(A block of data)
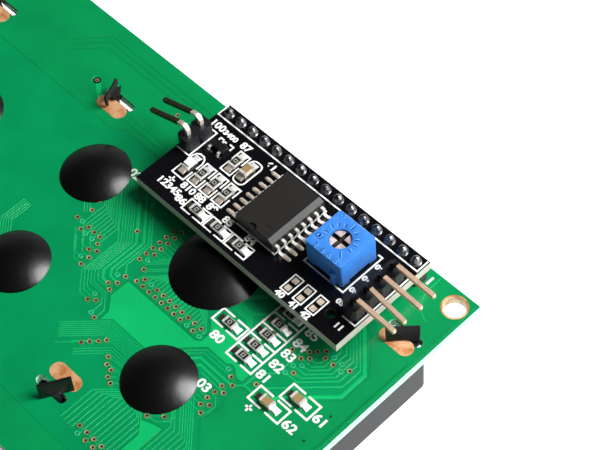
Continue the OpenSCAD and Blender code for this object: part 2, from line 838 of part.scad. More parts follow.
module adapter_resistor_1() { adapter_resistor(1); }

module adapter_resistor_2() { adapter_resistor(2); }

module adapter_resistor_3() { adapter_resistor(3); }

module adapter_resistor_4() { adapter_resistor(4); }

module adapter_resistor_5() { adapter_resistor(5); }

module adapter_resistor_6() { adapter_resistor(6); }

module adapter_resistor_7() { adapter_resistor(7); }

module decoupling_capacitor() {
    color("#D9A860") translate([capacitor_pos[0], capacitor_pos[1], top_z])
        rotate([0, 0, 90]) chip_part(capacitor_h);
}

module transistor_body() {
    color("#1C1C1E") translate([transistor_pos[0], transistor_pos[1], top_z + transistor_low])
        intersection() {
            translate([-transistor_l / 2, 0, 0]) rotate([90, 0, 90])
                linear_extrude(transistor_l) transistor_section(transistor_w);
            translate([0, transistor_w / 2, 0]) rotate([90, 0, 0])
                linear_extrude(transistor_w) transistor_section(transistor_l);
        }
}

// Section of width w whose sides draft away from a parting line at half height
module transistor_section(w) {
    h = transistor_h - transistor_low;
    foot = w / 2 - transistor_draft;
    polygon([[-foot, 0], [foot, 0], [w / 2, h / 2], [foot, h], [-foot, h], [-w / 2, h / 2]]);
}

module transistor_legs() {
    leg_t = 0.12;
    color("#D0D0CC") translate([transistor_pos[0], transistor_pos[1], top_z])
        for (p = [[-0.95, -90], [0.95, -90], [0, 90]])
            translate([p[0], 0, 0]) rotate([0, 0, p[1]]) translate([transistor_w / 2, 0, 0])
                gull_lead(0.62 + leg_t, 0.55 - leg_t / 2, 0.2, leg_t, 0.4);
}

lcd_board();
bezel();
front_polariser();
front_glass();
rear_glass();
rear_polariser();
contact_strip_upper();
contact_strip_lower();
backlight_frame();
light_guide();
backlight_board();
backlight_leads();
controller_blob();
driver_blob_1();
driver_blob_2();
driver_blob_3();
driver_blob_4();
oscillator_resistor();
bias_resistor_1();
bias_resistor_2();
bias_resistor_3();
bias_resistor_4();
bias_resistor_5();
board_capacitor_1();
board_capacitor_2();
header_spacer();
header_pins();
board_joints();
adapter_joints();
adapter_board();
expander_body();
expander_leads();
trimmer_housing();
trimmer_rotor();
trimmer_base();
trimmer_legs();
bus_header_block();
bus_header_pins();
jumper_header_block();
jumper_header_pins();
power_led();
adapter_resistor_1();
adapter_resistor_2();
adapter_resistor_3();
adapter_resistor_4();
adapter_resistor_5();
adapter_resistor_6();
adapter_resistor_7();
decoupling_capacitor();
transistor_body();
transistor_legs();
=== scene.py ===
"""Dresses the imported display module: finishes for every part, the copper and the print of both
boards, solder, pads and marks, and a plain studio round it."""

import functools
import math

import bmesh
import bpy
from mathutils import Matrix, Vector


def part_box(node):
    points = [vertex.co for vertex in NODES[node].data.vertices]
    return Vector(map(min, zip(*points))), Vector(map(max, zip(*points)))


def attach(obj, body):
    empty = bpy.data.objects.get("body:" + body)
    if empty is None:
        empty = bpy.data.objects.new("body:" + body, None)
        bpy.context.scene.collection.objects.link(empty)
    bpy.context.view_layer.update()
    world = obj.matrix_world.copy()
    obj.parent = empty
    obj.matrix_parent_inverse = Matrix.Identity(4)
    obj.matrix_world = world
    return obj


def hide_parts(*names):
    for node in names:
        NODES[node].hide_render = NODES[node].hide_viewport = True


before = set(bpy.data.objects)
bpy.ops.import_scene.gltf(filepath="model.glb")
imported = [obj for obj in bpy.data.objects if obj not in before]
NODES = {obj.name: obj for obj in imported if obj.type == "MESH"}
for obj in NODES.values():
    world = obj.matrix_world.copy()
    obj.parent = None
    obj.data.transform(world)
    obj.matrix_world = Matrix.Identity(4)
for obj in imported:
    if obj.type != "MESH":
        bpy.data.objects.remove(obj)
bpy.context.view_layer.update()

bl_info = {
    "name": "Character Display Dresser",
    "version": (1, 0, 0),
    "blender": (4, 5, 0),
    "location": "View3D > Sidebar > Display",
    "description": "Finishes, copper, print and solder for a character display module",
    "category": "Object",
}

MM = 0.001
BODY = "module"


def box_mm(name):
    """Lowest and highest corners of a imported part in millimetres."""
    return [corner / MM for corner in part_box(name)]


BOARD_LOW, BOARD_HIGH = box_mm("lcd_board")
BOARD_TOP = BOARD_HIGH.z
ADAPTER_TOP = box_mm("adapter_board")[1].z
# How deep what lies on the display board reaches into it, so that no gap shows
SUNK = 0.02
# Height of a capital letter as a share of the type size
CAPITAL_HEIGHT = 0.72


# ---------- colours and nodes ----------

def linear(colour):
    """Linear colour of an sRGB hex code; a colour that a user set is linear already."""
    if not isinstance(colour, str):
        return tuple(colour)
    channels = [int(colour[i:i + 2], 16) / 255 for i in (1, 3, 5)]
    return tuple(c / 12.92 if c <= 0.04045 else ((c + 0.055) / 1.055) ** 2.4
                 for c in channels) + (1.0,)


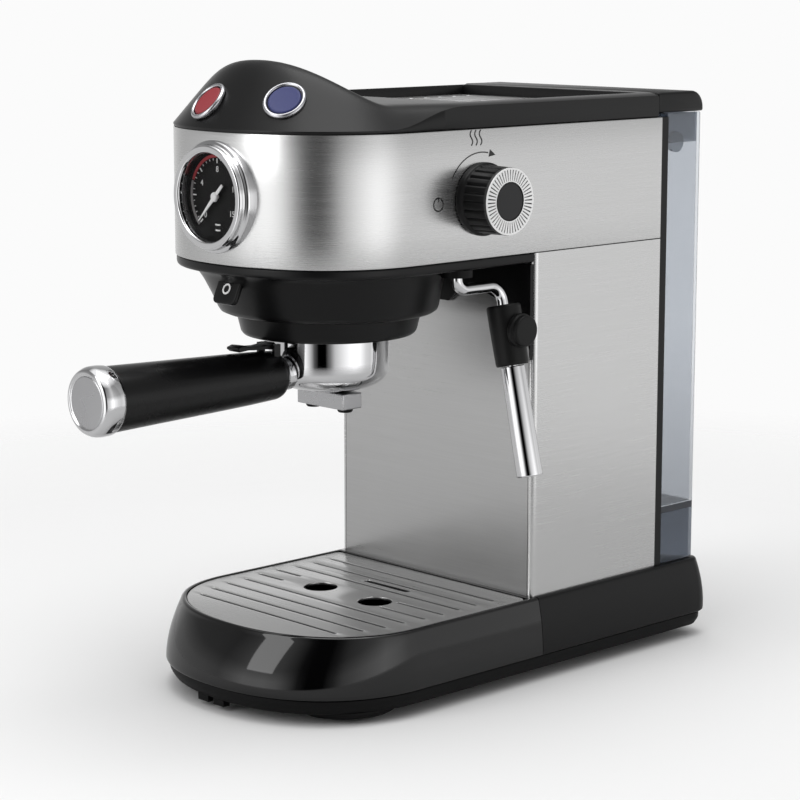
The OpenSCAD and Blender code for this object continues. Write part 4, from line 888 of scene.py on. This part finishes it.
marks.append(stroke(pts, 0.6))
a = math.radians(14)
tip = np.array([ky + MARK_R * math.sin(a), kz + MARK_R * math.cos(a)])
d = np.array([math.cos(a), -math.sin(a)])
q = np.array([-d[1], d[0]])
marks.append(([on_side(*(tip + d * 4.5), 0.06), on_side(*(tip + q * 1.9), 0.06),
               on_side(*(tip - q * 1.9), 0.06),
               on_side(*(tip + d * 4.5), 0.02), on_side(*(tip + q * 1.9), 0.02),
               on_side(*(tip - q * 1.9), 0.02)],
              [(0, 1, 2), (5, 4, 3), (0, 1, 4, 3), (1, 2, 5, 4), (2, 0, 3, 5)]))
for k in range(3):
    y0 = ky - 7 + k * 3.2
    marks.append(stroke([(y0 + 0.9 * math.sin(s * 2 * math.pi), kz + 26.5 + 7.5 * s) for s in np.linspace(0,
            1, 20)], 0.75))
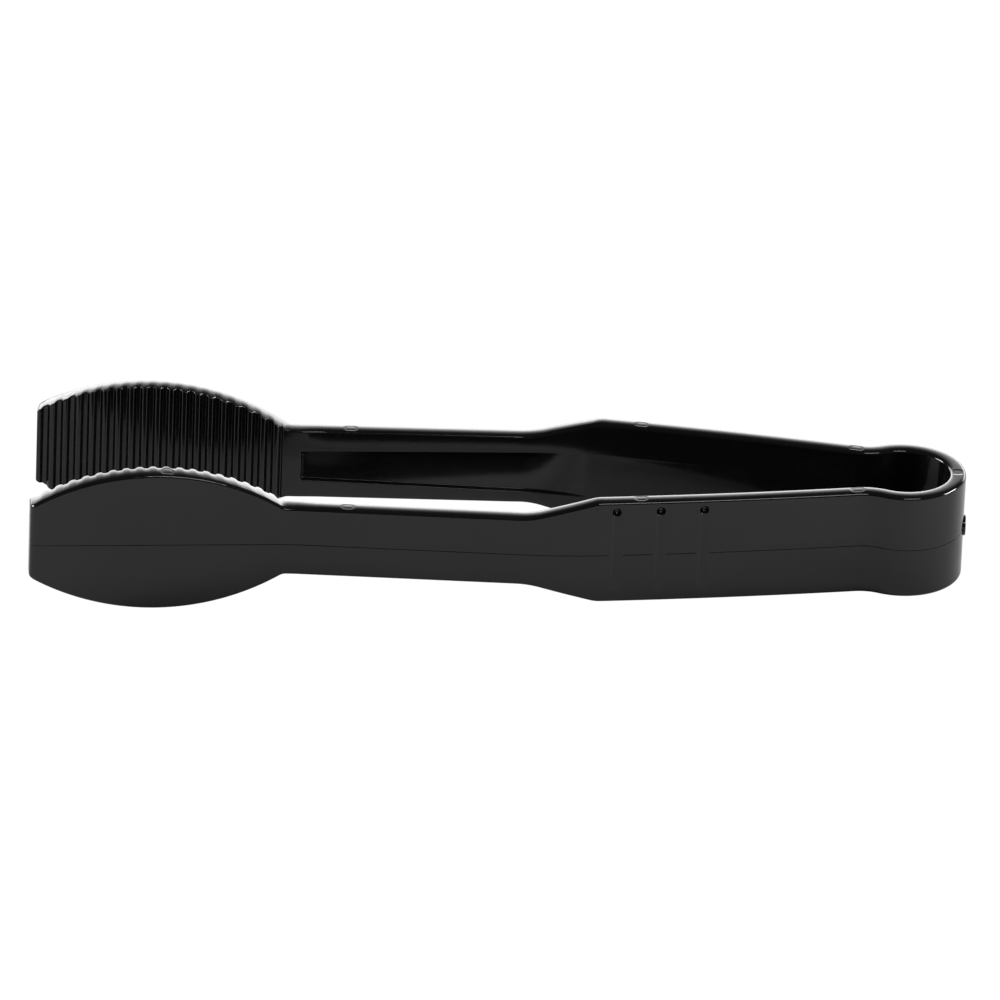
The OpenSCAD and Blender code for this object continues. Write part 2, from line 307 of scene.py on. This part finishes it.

*What you will do*.
Nothing outside the span should appear: copy exactly from the line with "lcd_board();" through the line with "before = set(bpy.data.objects)".

*Complete answer*.
lcd_board();
bezel();
front_polariser();
front_glass();
rear_glass();
rear_polariser();
contact_strip_upper();
contact_strip_lower();
backlight_frame();
light_guide();
backlight_board();
backlight_leads();
controller_blob();
driver_blob_1();
driver_blob_2();
driver_blob_3();
driver_blob_4();
oscillator_resistor();
bias_resistor_1();
bias_resistor_2();
bias_resistor_3();
bias_resistor_4();
bias_resistor_5();
board_capacitor_1();
board_capacitor_2();
header_spacer();
header_pins();
board_joints();
adapter_joints();
adapter_board();
expander_body();
expander_leads();
trimmer_housing();
trimmer_rotor();
trimmer_base();
trimmer_legs();
bus_header_block();
bus_header_pins();
jumper_header_block();
jumper_header_pins();
power_led();
adapter_resistor_1();
adapter_resistor_2();
adapter_resistor_3();
adapter_resistor_4();
adapter_resistor_5();
adapter_resistor_6();
adapter_resistor_7();
decoupling_capacitor();
transistor_body();
transistor_legs();
=== scene.py ===
"""Dresses the imported display module: finishes for every part, the copper and the print of both
boards, solder, pads and marks, and a plain studio round it."""

import functools
import math

import bmesh
import bpy
from mathutils import Matrix, Vector


def part_box(node):
    points = [vertex.co for vertex in NODES[node].data.vertices]
    return Vector(map(min, zip(*points))), Vector(map(max, zip(*points)))


def attach(obj, body):
    empty = bpy.data.objects.get("body:" + body)
    if empty is None:
        empty = bpy.data.objects.new("body:" + body, None)
        bpy.context.scene.collection.objects.link(empty)
    bpy.context.view_layer.update()
    world = obj.matrix_world.copy()
    obj.parent = empty
    obj.matrix_parent_inverse = Matrix.Identity(4)
    obj.matrix_world = world
    return obj


def hide_parts(*names):
    for node in names:
        NODES[node].hide_render = NODES[node].hide_viewport = True


before = set(bpy.data.objects)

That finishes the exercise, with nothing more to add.